§ **Required work**: Within the material below, transcribe exactly the lines from the one holding "Reconstruct the object" through the one holding "25, buds: 8", keeping both ends and skipping the rest.
### Exercise materials
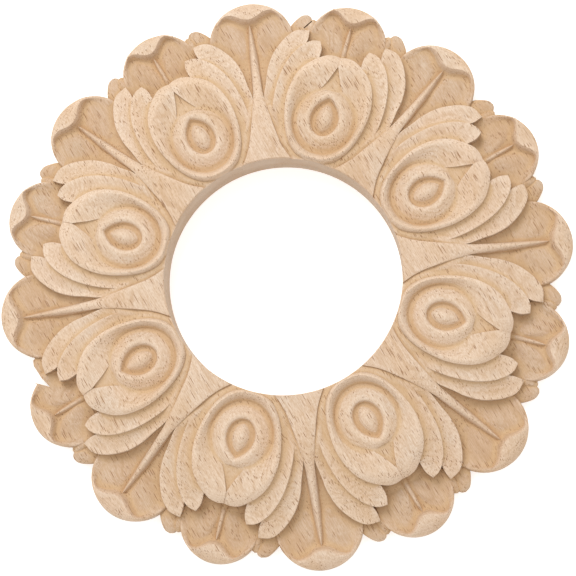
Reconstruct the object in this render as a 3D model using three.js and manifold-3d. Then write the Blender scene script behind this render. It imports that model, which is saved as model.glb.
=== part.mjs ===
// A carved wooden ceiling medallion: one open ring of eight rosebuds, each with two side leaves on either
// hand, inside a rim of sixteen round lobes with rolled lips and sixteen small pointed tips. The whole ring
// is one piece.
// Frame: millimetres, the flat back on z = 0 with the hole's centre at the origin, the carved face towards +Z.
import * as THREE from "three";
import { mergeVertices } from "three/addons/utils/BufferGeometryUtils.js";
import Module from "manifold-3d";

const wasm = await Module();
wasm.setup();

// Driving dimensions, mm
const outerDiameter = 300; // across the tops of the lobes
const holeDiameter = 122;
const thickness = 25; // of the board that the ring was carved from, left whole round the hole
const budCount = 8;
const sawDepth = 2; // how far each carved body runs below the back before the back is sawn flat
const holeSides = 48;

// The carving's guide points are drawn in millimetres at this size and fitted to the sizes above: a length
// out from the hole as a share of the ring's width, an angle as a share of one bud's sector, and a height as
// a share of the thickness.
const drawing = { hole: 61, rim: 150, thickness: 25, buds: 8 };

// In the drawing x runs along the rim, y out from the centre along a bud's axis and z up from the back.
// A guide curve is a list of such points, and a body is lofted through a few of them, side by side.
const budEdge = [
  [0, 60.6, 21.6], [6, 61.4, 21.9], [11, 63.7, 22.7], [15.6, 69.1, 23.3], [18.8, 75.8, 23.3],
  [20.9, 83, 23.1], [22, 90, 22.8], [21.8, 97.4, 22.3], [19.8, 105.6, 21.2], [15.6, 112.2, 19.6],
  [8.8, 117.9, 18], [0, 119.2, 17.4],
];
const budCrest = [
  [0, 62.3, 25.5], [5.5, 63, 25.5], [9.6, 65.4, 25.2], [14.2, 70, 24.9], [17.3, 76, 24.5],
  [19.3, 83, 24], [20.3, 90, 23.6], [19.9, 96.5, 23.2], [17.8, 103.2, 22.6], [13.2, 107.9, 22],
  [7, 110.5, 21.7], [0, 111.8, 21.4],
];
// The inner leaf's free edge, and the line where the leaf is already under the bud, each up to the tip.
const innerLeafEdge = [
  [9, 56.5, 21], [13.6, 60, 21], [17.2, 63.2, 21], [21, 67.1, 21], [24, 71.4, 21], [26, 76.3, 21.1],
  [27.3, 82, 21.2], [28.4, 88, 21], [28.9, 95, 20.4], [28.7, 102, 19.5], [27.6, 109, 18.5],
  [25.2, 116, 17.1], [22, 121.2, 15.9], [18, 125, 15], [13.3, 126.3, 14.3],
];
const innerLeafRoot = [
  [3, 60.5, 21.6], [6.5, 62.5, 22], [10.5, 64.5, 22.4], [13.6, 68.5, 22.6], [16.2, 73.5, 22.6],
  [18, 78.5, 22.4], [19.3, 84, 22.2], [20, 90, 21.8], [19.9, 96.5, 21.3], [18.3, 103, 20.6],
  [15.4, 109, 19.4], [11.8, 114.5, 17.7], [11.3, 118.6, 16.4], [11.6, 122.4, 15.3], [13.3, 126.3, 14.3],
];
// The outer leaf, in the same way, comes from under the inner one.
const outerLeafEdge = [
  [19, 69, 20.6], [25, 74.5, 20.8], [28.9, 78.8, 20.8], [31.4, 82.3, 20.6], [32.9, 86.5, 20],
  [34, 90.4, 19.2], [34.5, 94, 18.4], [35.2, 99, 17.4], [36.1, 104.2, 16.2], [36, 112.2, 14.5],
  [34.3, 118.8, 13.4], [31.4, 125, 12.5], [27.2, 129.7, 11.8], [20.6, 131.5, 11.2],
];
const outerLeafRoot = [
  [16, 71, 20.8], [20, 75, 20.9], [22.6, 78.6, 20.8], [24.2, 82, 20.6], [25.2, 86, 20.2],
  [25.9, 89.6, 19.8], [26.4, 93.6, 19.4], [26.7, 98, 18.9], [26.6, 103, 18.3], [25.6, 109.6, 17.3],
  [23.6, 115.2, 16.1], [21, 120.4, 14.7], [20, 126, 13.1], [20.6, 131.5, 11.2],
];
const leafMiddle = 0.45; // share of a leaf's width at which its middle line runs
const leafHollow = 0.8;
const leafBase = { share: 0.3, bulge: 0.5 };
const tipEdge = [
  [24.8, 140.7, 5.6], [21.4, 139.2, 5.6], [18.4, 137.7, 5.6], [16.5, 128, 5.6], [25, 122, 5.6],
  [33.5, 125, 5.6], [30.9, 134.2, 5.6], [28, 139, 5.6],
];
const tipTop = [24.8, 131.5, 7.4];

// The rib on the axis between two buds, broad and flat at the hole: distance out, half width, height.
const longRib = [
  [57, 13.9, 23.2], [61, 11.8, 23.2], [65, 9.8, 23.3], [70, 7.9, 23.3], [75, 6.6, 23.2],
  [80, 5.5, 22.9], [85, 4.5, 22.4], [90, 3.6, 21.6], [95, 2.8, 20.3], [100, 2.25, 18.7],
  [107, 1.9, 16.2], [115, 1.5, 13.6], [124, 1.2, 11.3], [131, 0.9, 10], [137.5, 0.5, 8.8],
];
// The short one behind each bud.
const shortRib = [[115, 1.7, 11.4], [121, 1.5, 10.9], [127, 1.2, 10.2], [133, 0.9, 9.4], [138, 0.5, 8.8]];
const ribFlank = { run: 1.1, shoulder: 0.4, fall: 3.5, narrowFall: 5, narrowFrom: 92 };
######
### Exercise materials
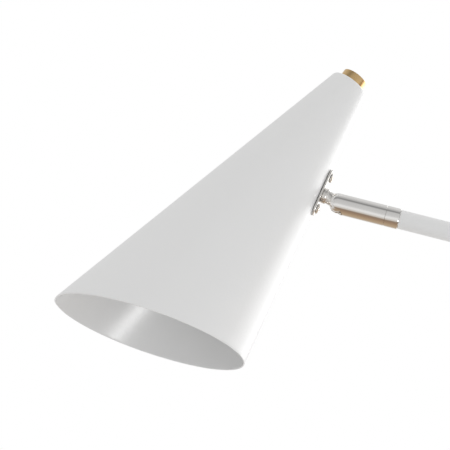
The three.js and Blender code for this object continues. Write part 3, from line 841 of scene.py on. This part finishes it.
######
### Exercise materials
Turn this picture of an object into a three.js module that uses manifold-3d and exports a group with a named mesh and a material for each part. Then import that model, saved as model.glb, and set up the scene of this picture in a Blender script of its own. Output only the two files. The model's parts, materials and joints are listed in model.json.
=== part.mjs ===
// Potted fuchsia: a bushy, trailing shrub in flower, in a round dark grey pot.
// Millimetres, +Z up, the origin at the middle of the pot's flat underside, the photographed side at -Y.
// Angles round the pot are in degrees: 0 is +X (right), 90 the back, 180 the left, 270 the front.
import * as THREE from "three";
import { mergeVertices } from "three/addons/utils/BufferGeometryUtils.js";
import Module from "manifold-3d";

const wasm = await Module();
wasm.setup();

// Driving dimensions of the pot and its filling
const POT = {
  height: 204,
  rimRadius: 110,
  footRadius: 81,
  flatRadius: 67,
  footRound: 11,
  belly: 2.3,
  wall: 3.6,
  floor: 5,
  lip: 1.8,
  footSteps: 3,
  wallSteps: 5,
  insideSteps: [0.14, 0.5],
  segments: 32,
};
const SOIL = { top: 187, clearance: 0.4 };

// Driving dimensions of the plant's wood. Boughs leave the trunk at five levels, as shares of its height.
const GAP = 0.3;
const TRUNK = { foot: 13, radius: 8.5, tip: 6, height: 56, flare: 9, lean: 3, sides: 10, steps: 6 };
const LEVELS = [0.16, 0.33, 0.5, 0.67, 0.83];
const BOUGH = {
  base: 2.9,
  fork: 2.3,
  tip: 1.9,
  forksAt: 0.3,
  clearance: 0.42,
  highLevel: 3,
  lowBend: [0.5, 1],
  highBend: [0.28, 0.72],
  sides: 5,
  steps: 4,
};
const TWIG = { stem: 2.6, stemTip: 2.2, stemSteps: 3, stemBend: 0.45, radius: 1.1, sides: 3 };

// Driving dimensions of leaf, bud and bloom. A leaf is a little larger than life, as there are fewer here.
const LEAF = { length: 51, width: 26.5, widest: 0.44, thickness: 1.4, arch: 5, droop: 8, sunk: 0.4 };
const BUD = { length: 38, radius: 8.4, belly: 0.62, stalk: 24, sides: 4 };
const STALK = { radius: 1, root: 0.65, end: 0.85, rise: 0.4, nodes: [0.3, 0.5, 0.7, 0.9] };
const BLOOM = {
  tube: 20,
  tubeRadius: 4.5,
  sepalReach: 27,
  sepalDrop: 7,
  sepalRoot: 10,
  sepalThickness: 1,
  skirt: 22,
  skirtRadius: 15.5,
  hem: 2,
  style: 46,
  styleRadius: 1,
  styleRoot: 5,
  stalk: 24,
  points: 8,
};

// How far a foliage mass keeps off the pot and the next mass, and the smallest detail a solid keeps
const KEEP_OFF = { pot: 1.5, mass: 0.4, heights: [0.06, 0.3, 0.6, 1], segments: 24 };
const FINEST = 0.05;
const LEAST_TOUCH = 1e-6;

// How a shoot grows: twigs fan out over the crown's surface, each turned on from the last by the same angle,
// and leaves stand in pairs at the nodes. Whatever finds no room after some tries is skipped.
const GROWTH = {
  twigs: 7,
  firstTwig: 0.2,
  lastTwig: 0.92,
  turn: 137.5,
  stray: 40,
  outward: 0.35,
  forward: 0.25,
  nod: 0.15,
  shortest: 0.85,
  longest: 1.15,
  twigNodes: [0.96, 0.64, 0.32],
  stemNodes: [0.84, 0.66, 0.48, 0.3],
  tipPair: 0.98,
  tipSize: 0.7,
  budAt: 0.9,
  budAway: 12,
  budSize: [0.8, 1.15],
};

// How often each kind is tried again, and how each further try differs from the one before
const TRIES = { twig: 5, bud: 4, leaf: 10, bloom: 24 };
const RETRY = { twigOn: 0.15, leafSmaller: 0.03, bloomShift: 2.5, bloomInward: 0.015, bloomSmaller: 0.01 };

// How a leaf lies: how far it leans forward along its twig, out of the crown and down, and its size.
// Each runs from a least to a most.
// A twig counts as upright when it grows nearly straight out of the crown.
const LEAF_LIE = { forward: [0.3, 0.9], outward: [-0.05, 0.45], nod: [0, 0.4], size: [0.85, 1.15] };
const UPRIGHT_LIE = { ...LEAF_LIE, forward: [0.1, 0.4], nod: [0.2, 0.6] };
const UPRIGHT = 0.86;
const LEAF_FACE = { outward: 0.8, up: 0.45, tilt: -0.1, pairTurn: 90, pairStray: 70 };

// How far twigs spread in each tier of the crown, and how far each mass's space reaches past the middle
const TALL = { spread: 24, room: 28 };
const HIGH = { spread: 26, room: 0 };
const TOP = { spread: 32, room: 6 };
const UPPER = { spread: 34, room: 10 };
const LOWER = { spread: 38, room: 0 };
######
§ **Completed task**:
Reconstruct the object in this render as a 3D model using three.js and manifold-3d. Then write the Blender scene script behind this render. It imports that model, which is saved as model.glb.
=== part.mjs ===
// A carved wooden ceiling medallion: one open ring of eight rosebuds, each with two side leaves on either
// hand, inside a rim of sixteen round lobes with rolled lips and sixteen small pointed tips. The whole ring
// is one piece.
// Frame: millimetres, the flat back on z = 0 with the hole's centre at the origin, the carved face towards +Z.
import * as THREE from "three";
import { mergeVertices } from "three/addons/utils/BufferGeometryUtils.js";
import Module from "manifold-3d";

const wasm = await Module();
wasm.setup();

// Driving dimensions, mm
const outerDiameter = 300; // across the tops of the lobes
const holeDiameter = 122;
const thickness = 25; // of the board that the ring was carved from, left whole round the hole
const budCount = 8;
const sawDepth = 2; // how far each carved body runs below the back before the back is sawn flat
const holeSides = 48;

// The carving's guide points are drawn in millimetres at this size and fitted to the sizes above: a length
// out from the hole as a share of the ring's width, an angle as a share of one bud's sector, and a height as
// a share of the thickness.
const drawing = { hole: 61, rim: 150, thickness: 25, buds: 8 };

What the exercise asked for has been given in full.